How FIFO Changes Cost Basis Reporting
FIFO changes the tax outcome because lot ordering determines which basis is matched to a sale. If an investor built a position over many years and sells only part of it, the sale price is only half the story. The other half is which purchase lot is matched to that sale price. FIFO answers that question by matching the sale to the oldest remaining shares first.
This can matter for rebalancing, cash needs, concentrated-position management, and how much capital gains tax the investor recognizes in the current year.
FIFO Versus Specific Identification
The main alternative many investors think about is specific identification. FIFO uses an automatic ordering rule. Specific identification uses the exact lot chosen and documented by the investor.
Method | Which lot is treated as sold |
|---|---|
FIFO | The earliest acquired shares |
Specific identification | The exact lot designated by the investor |
If no adequate identification is made, FIFO can become the practical default. That is why investors who care about tax control often pay attention before placing the order rather than after the trade confirms.

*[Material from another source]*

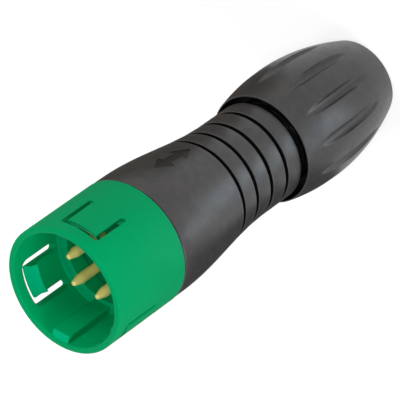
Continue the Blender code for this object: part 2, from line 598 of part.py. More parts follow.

When FIFO Creates a Bigger Tax Bill
FIFO often produces a bigger gain when the oldest shares were bought at much lower prices than newer ones. If an investor accumulated a stock over time as the price rose, the first shares purchased may have the lowest basis. Selling those shares first can increase the recognized gain even if the investor would have preferred to use a newer, higher-basis lot.
The reverse can also happen. If earlier shares had a higher basis than later ones, FIFO could produce a smaller gain or a larger loss. The point is that FIFO is a rule, not a tax outcome by itself.
Where FIFO Fits in Tax Reporting
FIFO matters most in taxable investing. In a retirement account, current-year sale recognition often does not create the same immediate tax issue. In a taxable account, however, FIFO can directly affect reported gain or loss, after-tax proceeds, and whether a sale fits the investor's broader tax plan.
That is why investors often review broker basis settings and lot-selection procedures before selling appreciated positions.
Example of FIFO Cost Basis
Assume an investor bought 100 shares at $15, another 100 at $30, and another 100 at $45. The investor later sells 100 shares at $50 without specifically identifying a lot. Under FIFO, the $15 lot is generally treated as sold first. That produces a much larger gain than if the investor had sold the $45 lot instead.
The Bottom Line
FIFO cost basis is a method that treats the earliest acquired shares as sold first. It matters because that automatic ordering rule can materially change the gain or loss recognized on a taxable investment sale, especially when the same security was accumulated over time at very different prices.